Les médias du monde entier ont fait peu cas de la mort du dictateur. Aucun chef d’état sérieux ne lui a rendu hommage. Peu de grandes personnalités se rendront à son enterrement. Mais n’oubliez pas que ses derniers caprices de chef d’Etat ont été payés par le contribuable sénégalais. Pendant que les Guinéens se plaignaient de leur condition misérable, Abdoulaye Wade finançait une fête pour leur président à hauteur de 500 millions de francs Cfa. C’était la condition pour en être « l’invité d’honneur ». Accompagnons son cercueil avec nos clameurs, pour que Dieu n’en ramène plus de ce genre.

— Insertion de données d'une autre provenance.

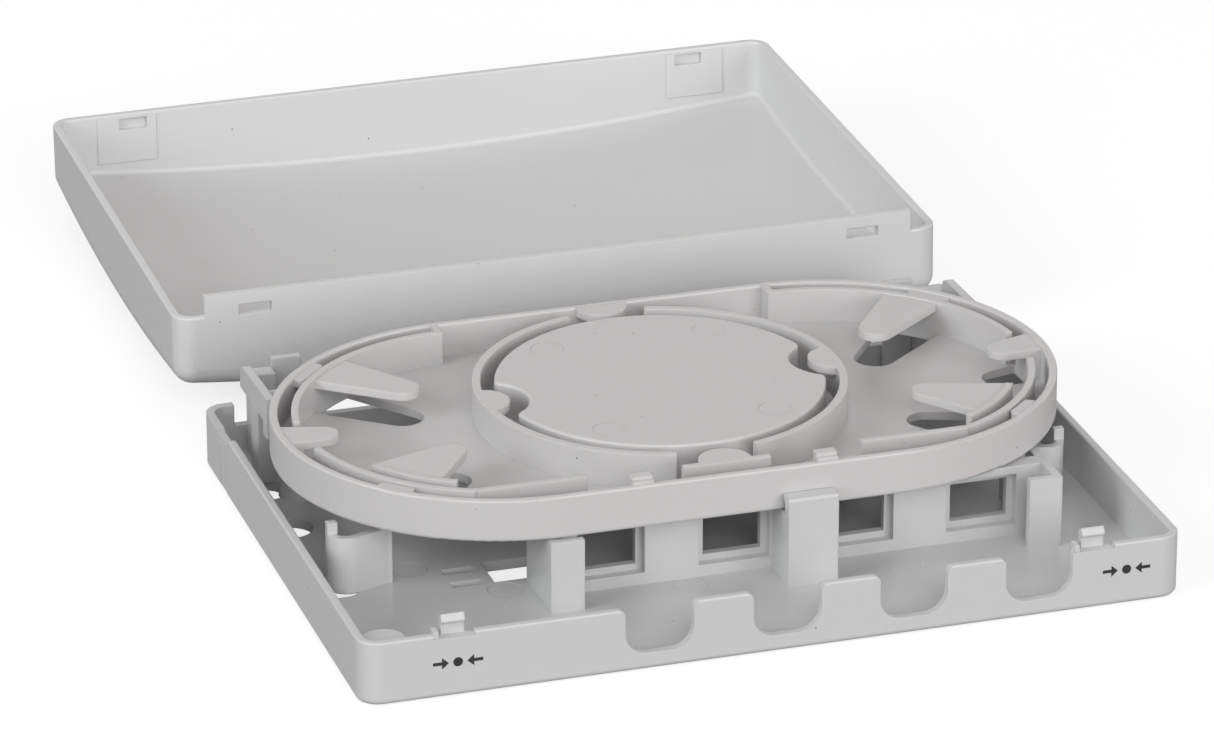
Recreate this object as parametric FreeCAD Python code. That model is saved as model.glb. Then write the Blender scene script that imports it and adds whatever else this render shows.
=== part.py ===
import FreeCAD, Part
import math
import os

from FreeCAD import Vector

# Fibre termination box: a wall box for four fibre adapters, shown open.
# Three mouldings: the base, the splice tray that hinges on it, and the cover,
# which lies upside down on its crown behind the base.
# The origin is the middle of the base's wall face, +X right, +Y to the rear, +Z up.

# Case outline, shared by the base and the cover
LENGTH = 150.0
DEPTH = 110.0
CORNER_RADIUS = 4.0
WALL = 1.6

# How far a cutter runs past the face it cuts
PAST = 1.0

# Base
FLOOR = 2.0
BASE_HEIGHT = 11.8
BASE_EDGE_ROUND = 1.0
RIM_ROUND = 0.35
REAR_CORNER_WIDTH = 5.8
REAR_CORNER_DROP = 1.2
REAR_CORNER_RUN = 19.5
REAR_WALL_HEIGHT = 6.5
CORNER_BOSS_RADIUS = 3.9
CORNER_BOSS_HEIGHT = 10.0
SIDE_RECESS_INSET = 13.0
SIDE_RECESS_LENGTH = 5.0
SIDE_RECESS_DEPTH = 0.35
SIDE_RECESS_DROP = 0.5

# Ports: cable notches in the front wall, adapter windows behind them
PORT_COUNT = 4
PORT_PITCH = 23.2
PORT_SHIFT = 13.1
NOTCH_WIDTH = 12.3
NOTCH_FLOOR = 3.2
NOTCH_ROUND = 4.0
NOTCH_LIP_ROUND = 1.3
HOLDER_BEHIND_RIM = 6.0
HOLDER_THICKNESS = 3.3
WINDOW_WIDTH = 13.1
WINDOW_SILL = 4.2
WINDOW_HEIGHT = 9.6
WINDOW_FRAME = 1.2
WINDOW_FRAME_DEPTH = 1.7
POST_WIDTH = 6.2
POST_REACH = 6.9
POST_TAIL = 4.7
POST_WALL = 1.5
LATCH_WIDTH = 9.3
LATCH_THICKNESS = 2.2
LATCH_RISE = 3.2
LATCH_LIP = 0.7

# Snap hooks behind the front wall, and the cover's pockets for them
HOOK_INSET = 16.7
HOOK_WIDTH = 4.2
HOOK_THICKNESS = 1.3
HOOK_RISE = 3.1
HOOK_BARB = 0.7
HOOK_BARB_HEIGHT = 1.8
HOOK_LEDGE = 7.4
HOOK_LEDGE_DEPTH = 1.5
HOOK_LEDGE_DROP = 0.7
HOOK_NUB_WIDTH = 1.0
HOOK_NUB_RISE = 0.6
HOOK_POCKET_SIDE = 0.7
HOOK_POCKET_MARGIN = 0.25

# Rear tongues on the base, and the cover's slots for them
TONGUE_INSET = 15.4
TONGUE_WIDTH = 5.4
TONGUE_THICKNESS = 1.6
TONGUE_SETBACK = 2.2
TONGUE_TOP = 19.9
SLOT_SIDE = 0.45
SLOT_HEIGHT = 2.0
SLOT_BELOW_RIM = 0.3
SLOT_MARGIN = 0.2

# Floor openings; places count from the case's left side and its front or rear
PASSAGE_LENGTH = 11.0
PASSAGE_DEPTH = 8.7
PASSAGE_FROM_LEFT = 40.3
PASSAGE_FROM_FRONT = 42.3
SIDE_HOLE_RADIUS = 4.4
SIDE_HOLE_FROM_LEFT = 6.2
SIDE_HOLE_FROM_REAR = 38.8
SIDE_SLOT_RADIUS = 3.0
SIDE_SLOT_FROM_LEFT = 3.0
FRONT_SIDE_SLOT = (8.5, 10.0)
FRONT_SIDE_SLOT_FROM_FRONT = 40.0
REAR_SIDE_SLOT = (6.8, 8.4)
REAR_SIDE_SLOT_FROM_REAR = 17.4
TIE_SLOT_LENGTH = 5.8
TIE_SLOT_DEPTH = 2.1
TIE_SLOT_FROM_LEFT = 30.0
TIE_SLOTS_FROM_FRONT = (39.0, 44.6)

# Ejector marks: shallow discs on the base's floor, by side, and on the tray's hub
EJECTOR_RADIUS = 3.1
EJECTOR_DEPTH = 0.1
FLOOR_EJECTORS = ((-1, 35.7, 34.4), (-1, 22.0, 47.5), (-1, 67.4, 26.6), (1, 9.6, 27.9))
HUB_EJECTOR_X = 15.5
HUB_EJECTOR_Y = 19.1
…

Je comprends ceux qui, dans notre pays, célèbrent la mort de Lansana Conté. J’ai été très ferme avec un ami qui me disait hier que tout compte fait, un général pourrait être une bonne alternative pour le Sénégal. J’ai trouvé cette idée abominable. L’armée n’a jamais été qu’un ultime recours pour un pays. Mais je ne peux pas m’empêcher de souhaiter à tous les Guinéens qui fêtent Noël dans la joie, bonne et heureuse « armée ». Quand la France, berceau présumé des Droits de l’homme s’est trouvé dans l’impasse, elle a fait appel à un général. de Gaulle a démissionné quand la rue l’a désavoué. Un militarisme éclairé vaut mieux qu’une dictature aveuglée. Le Mali l’a expérimenté avec Amadou Toumani Touré, la Mauritanie avec Mohamed Ould Val. Jerry Rawligs, que rien ne préparait à la vie civile, a organisé des élections et accepté avec beaucoup de hauteur le verdict des urnes. Le Ghana vient de faire la preuve de la grande maturité de sa démocratie, en organisant des élections saluées par tout le monde.
Pendant qu’il appelait l’armée guinéenne au calme, ses propres soldats tiraient sur de jeunes enfants sans défense à Kédougou. N’importe quel chef d’Etat aurait écourté ses vacances et demandé la mise en place d’une commission d’enquête. Mais voilà tout le côté sombre d’Abdoulaye Wade. Il ne voulait pas marcher sur des cadavres pour aller au pouvoir, mais il en fait tous les jours depuis qu’il est pouvoir. C’est pourquoi il se fait l’avocat des dictateurs sanguinaires. Il cache Hussein Habré, un criminel qu’il ne veut pas livrer à la Justice internationale. Il était le grand défenseur d’Ahmed El Béchir. Il a trouvé maintenant un client en son « ami » Robert Mugabe. Sa défense est la même, « il y a des chefs d’Etat qui veulent quitter le pouvoir, mais ils ont peur d’être jugés ». La plupart du temps, il ne parle que des dictateurs criminels, puisque les anciens chefs d’Etat qui n’ont rien à se reprocher vaquent tranquillement à leurs occupations.
Je confesse donc ici-même, que je suis obligé de relativiser mon aversion pour la solution militaire. Je tempère le pessimisme radical de ceux qui voient en chaque soldat guinéen un nouveau Conté. De la même manière, je ne vois pas en chaque leader politique sénégalais un futur Abdoulaye Wade. Il a soufflé à l’oreille d’un de ses collaborateurs, après avoir fait sa sortie fantasque à sa résidence de Paris, « douma seen moroom ». Gouverner se résume pour lui à un exercice de manipulation. Ceux qui étaient là avec lui, j’en suis convaincu, y ont été par égard pour le vieillard, mais ils n’éprouvent aucun respect pour le président. Ce que j’ai retenu pour ma part, c’est que tous les intervenants qui avaient l’habitude de l’interpeller directement ne parlent de lui qu’à la troisième personne. Comme s’il n’était plus là. C’est le père Noël en lui qui est mort. Moi aussi je croyais en lui, mais j’ai perdu la foi. Je l’ai attendu comme vous, tous les ans, sous la cheminée. Je l’ai vu à la télévision comme vous. J’ai entendu comme vous toutes ses promesses : il a promis des tramways, des centrales nucléaires, des bateaux-taxis. C’était une publicité mensongère. Une année passe avec son lot de malheurs. Mais si vous avez détesté le père Noël, méfiez-vous du fils. Il est sa réplique parfaite.